Pair videos with books to see moves in motion. Hunt down content made by magicians in the game, not random tutorials missing crucial insights or fostering bad habits.

Pro Tip: Steer clear of videos that only spill secrets without teaching how to captivate an audience. They'll turn you into a trivia collector, not a magician.

Step 4: Nail the Core Sleights

Each branch of magic has essential techniques that unlock a treasure trove of tricks. Master these basics and you'll find learning new material much easier. Start slow and steady, perfect one, then the next.

For Card Magic

  • The double lift — the art of showing two cards as if they're one
  • The overhand or pass control — sneaky moves getting a chosen card where you want it
  • False shuffles and cuts — keeping order while appearing to randomize the deck
  • Basic forces — subtly guiding a spectator to "freely" choose the card you need

For Coin Magic

  • The classic palm — hiding a coin in plain sight
  • The French drop — vanishing a coin right before curious eyes
  • The retention vanish — creating an illusion of a coin slipping through the air
  • Basic coin switches — swapping coins unnoticed during the magic moment

Note: Don't dive into everything at once. Pick a couple to focus on, nail them, then take on more. A wide but shallow focus will leave you with shaky skills.

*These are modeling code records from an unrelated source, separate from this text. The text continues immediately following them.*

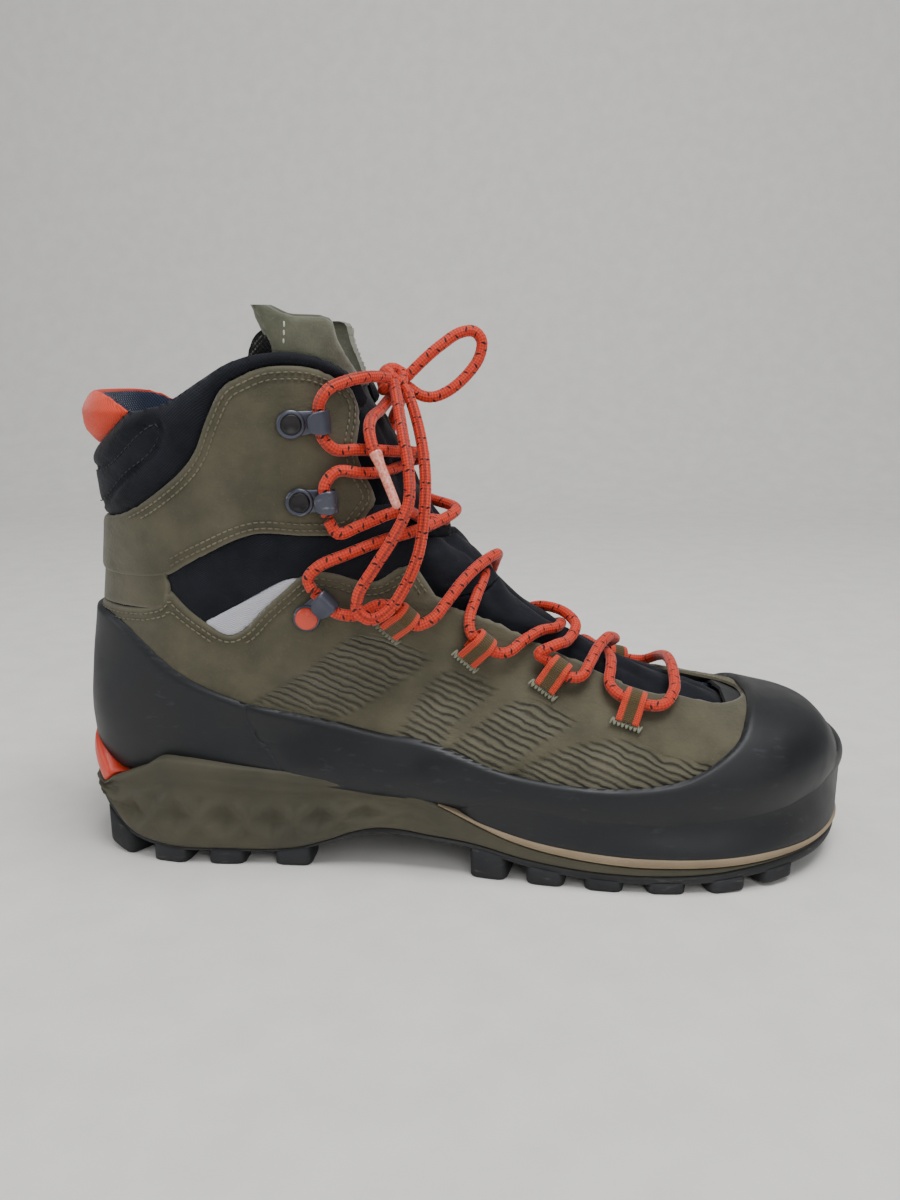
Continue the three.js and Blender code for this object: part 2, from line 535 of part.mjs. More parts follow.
function makeHookSolid() {
  const floor = seatLift + hook.plate;
  const bendX = hook.length - hook.bendRadius - hook.plate;
  const bendHeight = floor + hook.bendRadius;
  const shape = new THREE.Shape();
  shape.moveTo(1, seatLift);
  shape.lineTo(bendX, seatLift);
  shape.absarc(bendX, bendHeight, hook.bendRadius + hook.plate, -Math.PI / 2, Math.PI / 2, false);
  shape.lineTo(0.5, bendHeight + hook.bendRadius + hook.plate + hook.flare);
  shape.lineTo(0.5, bendHeight + hook.bendRadius + hook.flare);
  shape.lineTo(bendX, bendHeight + hook.bendRadius);
  shape.absarc(bendX, bendHeight, hook.bendRadius, Math.PI / 2, -Math.PI / 2, true);
  shape.lineTo(1, floor);
  shape.closePath();
  return seatProfile(shape, hook.width)
    .add(seatDisc(hook.plateRadius, seatLift, floor))
    .subtract(seatDisc(hook.holeRadius, 0, floor + 1, 12));
}

function makeRivetGeometry() {
  const under = seatLift + hook.plate + gap;
  const profile = [[0, seatLift], [rivet.shankRadius, seatLift], [rivet.shankRadius, under],
    [rivet.headRadius, under], [rivet.headRadius * 0.85, under + rivet.headHeight * 0.7],
    [rivet.headRadius * 0.45, under + rivet.headHeight], [0, under + rivet.headHeight]];
  return toSolid(new THREE.LatheGeometry(profile.map(([r, y]) => new THREE.Vector2(r, y)), 14));
}

const hookPlaces = [
  { x: -62, z: 173, angle: 0.08, look: 'metal' },
  { x: -60, z: 145, angle: 0.05, look: 'metal' },
  { x: -59, z: 101, angle: 0.75, look: 'orange' },
];

const hookFootprint = { back: -hook.plateRadius, front: hook.length, halfWidth: hook.plateRadius };

function makeHooks() {
  for (const [name, side] of Object.entries(sideNames)) {
    hookPlaces.forEach((place, index) => {
      const seat = seatOnUpper(place, side, hookFootprint);
      addSeated(`hook_${name}_${index + 1}`, makeHookSolid(), 'metal', seat);
      addSeated(`rivet_${name}_${index + 1}`, makeRivetGeometry(), place.look, seat);
    });
  }
}

const eyeletPlaces = [
  { x: -23, z: 101, angle: 0.8 },
  { x: 6, z: 88.5, angle: 0.85 },
  { x: 36, z: 76, angle: 1.0 },
  { x: 65, z: 65.5, angle: 1.3 },
];

function makeEyeletSolid() {
  const outer = webbing.eyeRadius + webbing.eyeWall;
  const shape = new THREE.Shape();
  shape.moveTo(-webbing.length, seatLift);
  shape.lineTo(0, seatLift);
  shape.absarc(0, seatLift + outer, outer, -Math.PI / 2, Math.PI * 0.75, false);
  shape.lineTo(-webbing.length * 0.5, seatLift + webbing.thickness);
  shape.lineTo(-webbing.length, seatLift + webbing.thickness);
  shape.closePath();
  const eye = new THREE.Path();
  eye.absarc(0, seatLift + outer, webbing.eyeRadius, 0, Math.PI * 2, true);
  shape.holes.push(eye);
  return seatProfile(shape, webbing.width);
}

const eyeletFootprint = { back: -webbing.length, front: webbing.eyeRadius, halfWidth: webbing.width / 2 };

function makeEyelets() {
  for (const [name, side] of Object.entries(sideNames)) {
    eyeletPlaces.forEach((place, index) => {
      const seat = seatOnUpper(place, side, eyeletFootprint);
      addSeated(`webbing_eyelet_${name}_${index + 1}`, makeEyeletSolid(), 'leather', seat);
    });
  }
}

// ---------- lace ----------
// Routes are in millimetres at the boot's own size. The lace is one cord: it runs from one locking hook
// through the webbing eyelets and back to the other (lower), over the ankle, and up the cuff to the knot.
const laceLowerRoute = [
  [-55, -38, 111.5], [-51.5, -37, 107.5], [-47.5, -36.5, 103.5], [-40, -36, 102.5], [-32, -34.5, 106],
  [-26, -32.5, 105], [-22, -32, 101], [-18, -31, 97.5], [-11.5, -29.5, 100], [-7, -26, 105],
  [0, -18.5, 113], [7, -9, 118], [12.5, 1, 119.5], [12, 10, 115.5], [7, 24, 101.5], [1, 29.5, 96.5],
  [3, 28, 93.5], [7, 28, 90], [11.5, 28, 86.5], [17.5, 26.5, 86.5], [23.5, 20, 91.5], [31, 12, 95.5],
  [40, 4, 95], [44.5, -4, 91.5], [41, -12.5, 87.5], [35.5, -20.5, 87.5], [29, -22.5, 84.5],
  [32, -22, 82], [36.5, -24, 79], [40.5, -26, 76.5], [45.5, -25, 76.5], [49.5, -18.5, 80.5],
  [53.5, -9, 84], [58, 0, 85.5], [62, 9, 82.5], [60, 19, 78], [56, 25.5, 74.5], [60, 28, 70.5],
  [65.5, 29, 69], [70.5, 30.5, 67.5], [77, 29, 67.5], [82, 23.5, 71], [83.5, 12, 74.5], [83.5, -1, 76],
  [83, -13, 74.5], [81.5, -24, 71], [76.5, -31, 67.5], [70.5, -32, 67.5], [65.5, -31, 69],
  [60, -29.5, 70.5], [56.5, -26, 73.5], [57.5, -18, 77.5], [58.5, -8, 79], [57, 1, 79.5],
  [53.5, 9, 79.5], [49.5, 20, 79], [46, 25, 74.5], [41.5, 26, 75.5], [37, 25.5, 78], [32, 24.5, 81],
  [31.5, 20, 87], [35, 11.5, 88], [39, 3, 90.5], [36.5, -5, 90.5], [30, -12, 91], [23, -20, 89],
  [17, -24.5, 85.5], [11.5, -25.5, 86], [7.5, -25.5, 89.5], [3, -26, 93], [2, -24, 98],
  [4.5, -16.5, 105.5], [7.5, -7, 112], [8.5, 1, 114], [3.5, 9.5, 116], [-2, 17, 113.5],
  [-8.5, 28.5, 106], [-13, 32.5, 99.5], [-18, 33.5, 97], [-22, 34.5, 101], [-26, 35.5, 104.5],
  [-32, 37, 105.5], [-40, 38.5, 102], [-47.5, 39, 103.5], [-51.5, 40, 107.5], [-55, 40.5, 111.5],
];
const laceAnkleLateralRoute = [
  [-55.7, -39, 112.6], [-57, -39.5, 117], [-53, -39, 121.5], [-43, -35.5, 125.5], [-30, -30, 130],
  [-19, -24, 132.5], [-12, -14, 134], [-4, 1, 137.5], [-14, 14, 139.5], [-24.5, 28, 140.5],
  [-38, 36, 137.5], [-46, 39.5, 133.5], [-49.2, 40.3, 138.4],
];
const laceAnkleMedialRoute = [
  [-55.7, 41.3, 112.6], [-57, 42, 117], [-53, 41.5, 121.5], [-43, 38, 125.5], [-30, 32.5, 130],
  [-17, 26.5, 130], [-12.5, 14.5, 131.5], [-8.5, 1, 133], [-17, -12.5, 136], [-23.5, -29, 141],
  [-38, -33.5, 136], [-46, -37, 133.5], [-49.2, -37.8, 138.4],
];
const laceUpperLateralRoute = [
  [-49.5, -38, 140], [-49.5, -38.5, 145.5], [-50, -39, 151], [-46, -36.5, 156], [-37, -31, 155],
  [-30, -17.5, 154.5], [-22.5, 1, 157], [-25.5, 8.5, 160], [-30, 15.5, 162], [-39.5, 32.5, 164], [-46.5, 38, 164.5],
  [-50.5, 40, 168.5], [-51, 40.5, 174], [-51.5, 40.5, 179.5], [-49, 39.5, 184.5], [-44, 33, 187.5],
  [-35.5, 22, 189.5], [-30, 9.5, 189],
];
const laceUpperMedialRoute = [
  [-49.5, 40.5, 140], [-49.5, 41, 145], [-50, 41.5, 150.5], [-46, 39, 156], [-37, 33, 155],
  [-27.5, 18.5, 155], [-20, 9, 156.5], [-17, 1, 159.5], [-29, -17.5, 162], [-39.5, -30, 163.5], [-46.5, -35.5, 164],
  [-50.5, -37.5, 168.5], [-51, -37.5, 174], [-51.5, -37.5, 179.5], [-49, -36.5, 184.5],
  [-44, -30.5, 187.5], [-35.5, -20, 189.5], [-30, -9.5, 189],
];
// The bow: loops and tails leave the knot and hang free.
const bowLoopUpRoute = [[-22.4, 1.9, 190.3], [-16, 4, 196.5], [-10, 6, 201.5], [-3, 8, 206], [2.5, 9, 206.5],
  [5.5, 9, 203], [4.5, 8.5, 196.5], [-0.5, 7, 189.5], [-7, 5, 184], [-13, 4, 181.5], [-18, 3.5, 182],
  [-22.3, 2.9, 184.8]];
const bowLoopDownRoute = [[-27.15, -8.9, 185.6], [-25, -18, 178], [-22.5, -27, 168], [-20, -33, 156], [-20, -37, 144],
  [-25, -40, 133], [-32, -42, 122], [-38, -43, 112], [-38.5, -43, 106], [-34, -42.5, 102.5], [-28, -41.5, 105],
  [-22, -39.5, 113], [-16.5, -36.5, 126], [-14.5, -32, 141], [-14.5, -26, 154], [-16.5, -18, 166], [-19.5, -11, 176],
  [-22.4, -5.8, 183]];
const tailLateralRoute = [[-29.9, -5, 180.7], [-32.5, -13, 177], [-34.5, -23, 174.5], [-34.5, -31, 171],
  [-33, -36, 166], [-31, -37.5, 161.5]];
const tailMedialRoute = [[-28, 9.5, 184.6], [-28, 20, 179], [-32, 30, 172], [-34, 35, 163], [-33.5, 37.5, 153],
  [-30, 38, 144], [-26, 37, 137]];
const knotCentre = [-29, 0, 188];
const knotSize = [6, 8.5, 6.5];

/** A lace tube along a route, about one ring of sides every ringSpacing. */
function laceTube(route, ringSpacing = 3.6 * lace.radius) {
  const curve = new THREE.CatmullRomCurve3(route.map((point) => new THREE.Vector3(...point)), false, 'centripetal');
  const section = new THREE.Shape();
  for (let i = 0; i < lace.sides; i += 1) {
    const angle = (2 * Math.PI * i) / lace.sides;
    const [x, y] = [lace.radius * Math.cos(angle), lace.radius * Math.sin(angle)];
    section[i === 0 ? 'moveTo' : 'lineTo'](x, y);
  }
  section.closePath();
  const steps = Math.ceil(curve.getLength() / ringSpacing);
  return toSolid(new THREE.ExtrudeGeometry(section, { steps, extrudePath: curve, bevelEnabled: false }));
}

/** The clear tip on a tail, carrying on in the direction of the tail's last two points. */
function makeAglet(name, route) {
  const [before, end] = route.slice(-2).map((point) => new THREE.Vector3(...point));
  const direction = end.clone().sub(before).normalize();
  const solid = toSolid(new THREE.CylinderGeometry(aglet.radius * 0.85, aglet.radius, aglet.length, 10));
  const mesh = addNode(name, solid, 'clear');
  mesh.quaternion.setFromUnitVectors(new THREE.Vector3(0, 1, 0), direction);
  mesh.position.copy(end).addScaledVector(direction, gap + aglet.length / 2);
}

function makeLaces() {
  const routes = {
    lace_lower: laceLowerRoute,
    lace_ankle_lateral: laceAnkleLateralRoute,
    lace_ankle_medial: laceAnkleMedialRoute,
    lace_upper_lateral: laceUpperLateralRoute,
    lace_upper_medial: laceUpperMedialRoute,
    bow_loop_up: bowLoopUpRoute,
    bow_loop_down: bowLoopDownRoute,
    lace_tail_lateral: tailLateralRoute,
    lace_tail_medial: tailMedialRoute,
  };
  for (const [name, route] of Object.entries(routes)) {
    addNode(name, laceTube(route), 'orange');
  }
  const knot = new THREE.SphereGeometry(1, 12, 8);
  knot.scale(...knotSize);
  knot.translate(...knotCentre);
  addNode('knot', toSolid(knot), 'orange');
  makeAglet('aglet_lateral', tailLateralRoute);
  makeAglet('aglet_medial', tailMedialRoute);
}

makeSole();
makeInsole();
makeLowerUpper();
makeAnkle();
makeCuff();
makeTongue();
makeHooks();
makeEyelets();
makeLaces();

export default boot;
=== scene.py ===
"""Right mountaineering boot: the visual model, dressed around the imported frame.

Millimetres are used in every class and turned to metres when a mesh is made. The upper is one smooth
surface of two parameters (a fractional station number and an angle round the section). Each panel is
cut from a fine grid on it by a side-view pattern line, and becomes a closed shell of its own thickness.
"""
import logging
import math
from collections.abc import Callable, Sequence
from dataclasses import dataclass, field
from enum import Enum
from functools import partial

import bpy
import numpy as np
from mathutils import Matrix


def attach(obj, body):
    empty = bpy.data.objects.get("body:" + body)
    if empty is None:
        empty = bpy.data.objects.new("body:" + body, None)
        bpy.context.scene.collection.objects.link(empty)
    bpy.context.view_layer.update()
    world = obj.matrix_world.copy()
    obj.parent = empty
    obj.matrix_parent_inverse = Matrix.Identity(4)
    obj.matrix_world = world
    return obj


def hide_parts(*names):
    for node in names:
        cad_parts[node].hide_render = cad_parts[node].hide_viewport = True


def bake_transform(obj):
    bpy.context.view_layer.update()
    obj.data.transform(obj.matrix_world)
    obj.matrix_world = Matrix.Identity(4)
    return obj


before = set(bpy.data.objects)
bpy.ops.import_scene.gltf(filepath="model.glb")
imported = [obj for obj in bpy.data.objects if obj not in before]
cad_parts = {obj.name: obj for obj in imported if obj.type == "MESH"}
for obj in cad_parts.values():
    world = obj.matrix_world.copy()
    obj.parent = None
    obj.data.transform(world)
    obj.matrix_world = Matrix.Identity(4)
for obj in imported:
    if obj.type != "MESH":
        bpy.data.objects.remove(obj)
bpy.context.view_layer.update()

logging.basicConfig(level=logging.INFO, format="%(levelname)s %(message)s")
log = logging.getLogger("boot")

MM = 0.001
Array = np.ndarray
Relief = Callable[["PanelPoints"], Array]
LATERAL, MEDIAL = -1, 1
SIDES = {"lateral": LATERAL, "medial": MEDIAL}


class Body(str, Enum):
    """The moving bodies of the frame."""

    LOWER = "lower"
    CUFF = "cuff"
    TONGUE = "tongue"
    FOOTBED = "footbed"


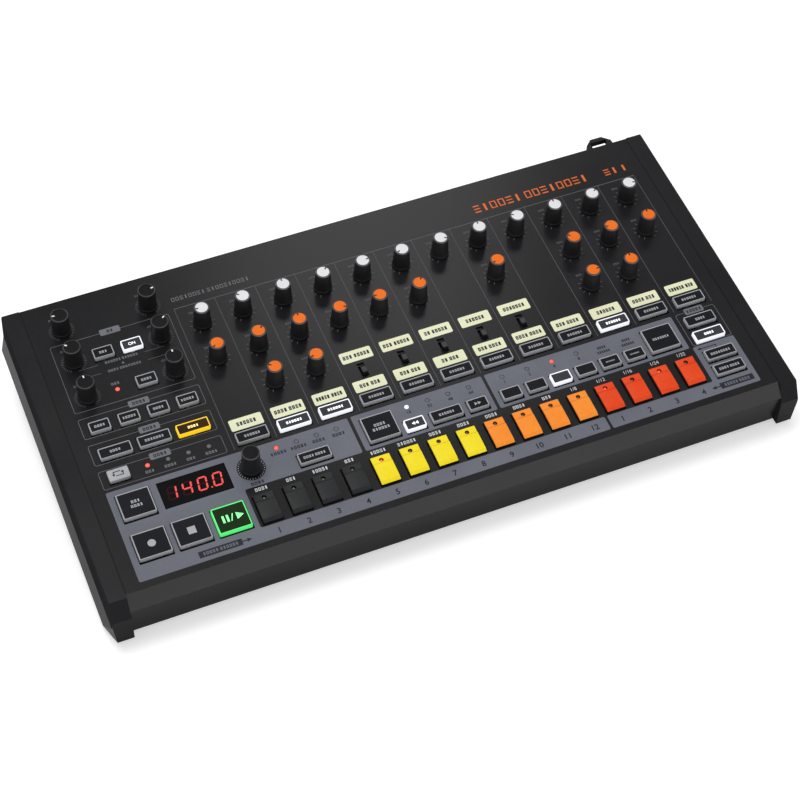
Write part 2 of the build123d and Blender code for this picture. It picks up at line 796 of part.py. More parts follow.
# ------------------------------------------------------------------ key and button switches
# Square tact switches on the control board, one under each push button and each step key.
button_places = small_buttons + wide_buttons + select_buttons + square_buttons
with BuildPart() as switches:
    with BuildSketch(panel.offset(board_top)):
        with Locations(*button_places, *key_places):
            Rectangle(switch_width, switch_width)
    extrude(amount=switch_height)
    with BuildSketch(panel.offset(board_top + switch_height)):
        with Locations(*button_places, *key_places):
            Circle(switch_stem_radius)
    extrude(amount=switch_stem_height)
save(switches.part, "key_switches")

# ------------------------------------------------------------------ lamps and display
# Domed lamps that stand through the panel and through the step keys, and the four-digit display
# with its smoked window.
lamp_foot_height = board_drop - sheet - sheet_fit
with BuildPart() as lamps:
    with BuildSketch(panel.offset(board_top)):
        with Locations(*lamp_places):
            Circle(lamp_foot_radius)
    extrude(amount=lamp_foot_height)
    with BuildSketch(panel.offset(board_top)):
        with Locations(*lamp_places):
            Circle(lamp_radius)
    extrude(amount=board_drop + lamp_rise)
    with BuildSketch(panel.offset(board_top)):
        with Locations(*key_lamp_places):
            Circle(key_lamp_radius)
    extrude(amount=board_drop + key_lamp_rise)
save(lamps.part, "lamps")

window_thickness = 1.0
with BuildPart() as display:
    with BuildSketch(panel.offset(board_top)):
        with Locations((display_x, display_v)):
            Rectangle(display_width, display_depth)
    extrude(amount=board_drop - window_thickness)
with BuildPart() as window:
    with BuildSketch(panel.offset(-window_thickness)):
        with Locations((display_x, display_v)):
            Rectangle(display_width, display_depth)
    extrude(amount=window_thickness)
    chamfer(window.faces().sort_by(Axis(panel.origin, out_of_panel))[-1].edges(), window_thickness / 4)
save(group(display.part, window.part), "display")

# ------------------------------------------------------------------ slide switches
# A narrow housing under each slot, and the levers that slide up the slope in them.
lever_gap = 0.3
lever_foot = 3.4
housing_wall = 1.4
lever_start = lever_rest_v - lever_length / 2 - lever_gap
lever_room = lever_length + lever_travel + 2 * lever_gap
housing_top = -sheet - sheet_fit
with BuildPart() as slide_housings:
    with BuildSketch(panel.offset(board_top)):
        with Locations(*[(x, lever_start + lever_room / 2) for x, v in slot_places]):
            Rectangle(lever_width + 2 * (lever_gap + housing_wall), lever_room + 2 * housing_wall)
    extrude(amount=housing_top - board_top)
    with BuildSketch(panel.offset(housing_top)):
        with Locations(*[(x, lever_start + lever_room / 2) for x, v in slot_places]):
            Rectangle(lever_width + 2 * lever_gap, lever_room)
    extrude(amount=-lever_foot - lever_gap, mode=Mode.SUBTRACT)
with BuildPart() as levers:
    with BuildSketch(panel.offset(housing_top - lever_foot)):
        with Locations(*[(x, lever_rest_v) for x, v in slot_places]):
            Rectangle(lever_width, lever_length)
    extrude(amount=lever_foot - housing_top + lever_rise)
    tops = levers.faces().group_by(Axis(panel.origin, out_of_panel))[-1]
    chamfer(tops.edges(), lever_width / 8)
save(levers.part, "slide_levers")

# ------------------------------------------------------------------ power rocker
# A bistable rocker behind the rear panel's right end, pivoted on an upright pin in its frame.
rocker_y = rear_outer_y - rocker_depth / 2
rocker_half = rocker_length / 2
frame_half_x = rocker_half + rocker_gap + rocker_frame
frame_half_z = rocker_width / 2 + rocker_gap + rocker_wall
rocker_angle = math.radians(rocker_tilt)
turned = Plane(
    origin=(rocker_x, rocker_y, rocker_z - rocker_width / 2),
    x_dir=(math.cos(rocker_angle), -math.sin(rocker_angle), 0),
    z_dir=(0, 0, 1),
)
with BuildPart() as rocker:
    with BuildSketch(turned):
        with BuildLine():
            Polyline((-rocker_half, rocker_depth), (-rocker_half, 0), (0, -rocker_depth / 2))
            Polyline((0, -rocker_depth / 2), (rocker_half, 0), (rocker_half, rocker_depth))
            ThreePointArc(
                (rocker_half, rocker_depth), (0, rocker_depth - rocker_dish), (-rocker_half, rocker_depth)
            )
        make_face()
    extrude(amount=rocker_width)
    rocker_pin = Plane(
        origin=(rocker_x, rocker_y, rocker_z - frame_half_z + rocker_gap), z_dir=(0, 0, 1)
    )
    with BuildSketch(rocker_pin):
        Circle(key_pin_radius)
    extrude(amount=2 * (frame_half_z - rocker_gap))
save(rocker.part, "power_rocker")

with BuildPart() as rocker_housing:
    with BuildSketch(mouth_plane.offset(-rocker_body_depth)):
        with Locations((-rocker_x, rocker_z)):
            Rectangle(2 * frame_half_x, 2 * frame_half_z)
    extrude(amount=rocker_body_depth)
    with BuildSketch(mouth_plane):
        with Locations((-rocker_x, rocker_z)):
            Rectangle(2 * (frame_half_x + rocker_flange), 2 * (frame_half_z + rocker_flange))
    extrude(amount=rocker_flange)
    with BuildSketch(mouth_plane.offset(-rocker_body_depth + rocker_wall)):
        with Locations((-rocker_x, rocker_z)):
            Rectangle(2 * (rocker_half + 2 * rocker_gap), rocker_width + 2 * rocker_gap)
    extrude(amount=rocker_body_depth + rocker_flange, mode=Mode.SUBTRACT)
    with BuildSketch(rocker_pin.offset(-rocker_wall)):
        Circle(key_pin_radius + 1.5 * hole_fit)
    extrude(amount=2 * (frame_half_z + rocker_wall), mode=Mode.SUBTRACT)
save(group(slide_housings.part, rocker_housing.part), "switch_housings")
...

Step 5: Practise with Intent, Not Just Repetition

Five hundred poorly executed repetitions won't make you a maestro. Intentional practice targets specific elements with focus rather than mindlessly going through the motions (sound familiar?).

Effective Practice Tips

  1. Break moves into pieces — Don't just practise "the trick" all at once. Drill the grip, then the steal, then the cleanup as separate steps.
  2. Use a mirror — Your audience's view is what matters, not what you think it looks like behind your hands.
  3. Record yourself — Your phone camera can be brutally honest, but also incredibly informative.
  4. Practise in context — Once you've got the move, try it while talking, under different lighting, with a live audience.
  5. Set goals — "I'll practise for an hour" is less effective than "I'll master this palm from five different angles."